The bank of knowledge that he had catered to during three decades is what made him proficient with his understanding of the material with its strengths and weaknesses to test about. The post-independence era was when the architects and engineers were putting on the best show of architecture by experimenting with the functionalism of architecture in amalgamation with the futuristic possibilities of creating a new vocabulary of construction techniques and the built environment. 

His mastery allowed the architects to realize their buildings in a physical dimension. The complexity of structure to the simplification of material understanding and intersections is what Raj mastered in.
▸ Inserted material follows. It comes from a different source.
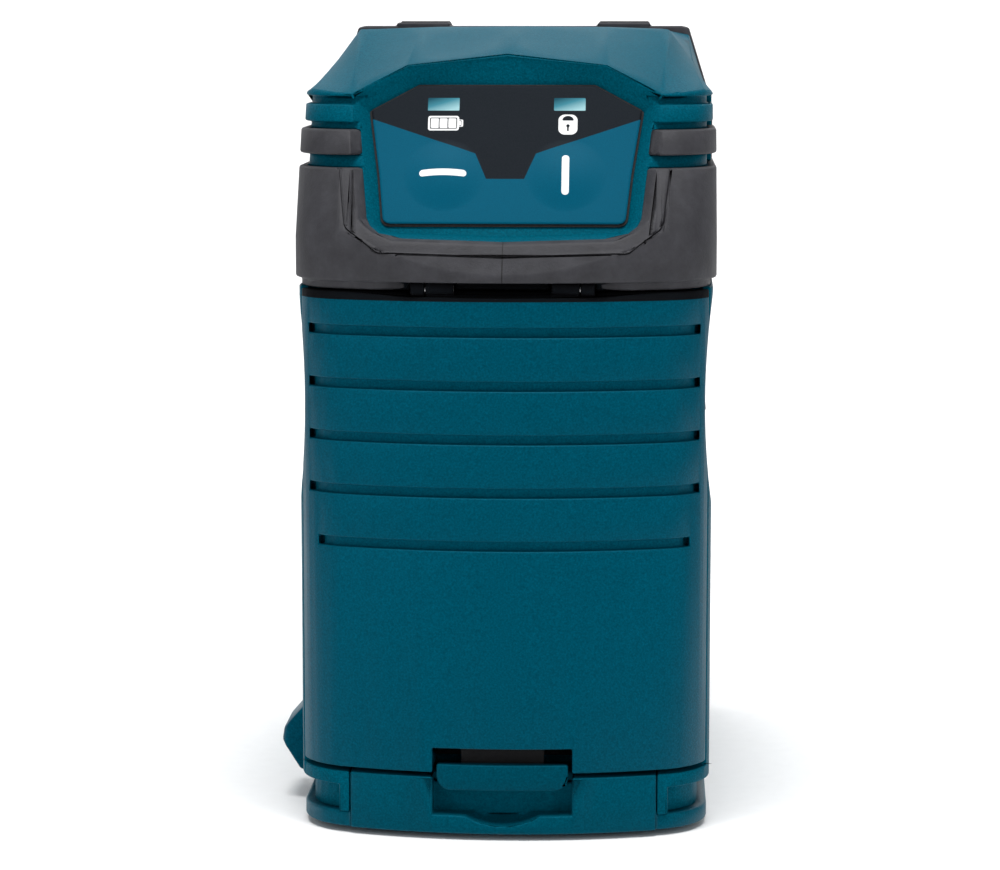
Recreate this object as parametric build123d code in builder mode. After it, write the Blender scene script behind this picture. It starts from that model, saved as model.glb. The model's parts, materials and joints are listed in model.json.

His pragmatic approach changed the performance of the needs of a building that possessed austerity full of character and dominance. 

His structural competence led to the projects’ execution with utmost finesse and clarity. The ifs and buts of the colonial period in India were taken as a significant advantage to experiment and re-generate possibilities of structures. The phases of constructing the system were based on understanding and knowledge of Raj’s connection with his mathematical and engineering superpowers. 

Mahendra Raj’s connection with the structures and to the vast possibilities of concrete and its system led to brutalism as a construction typology in the age of post-colonial India. His structures, though made from solid and static material like concrete, had life and delicacy with which they stand tall. The determination to create structures that were just on paper and realize India’s potential to create a global narrative in terms of architecture led all the architects and engineers to imagine the architectural paradigm.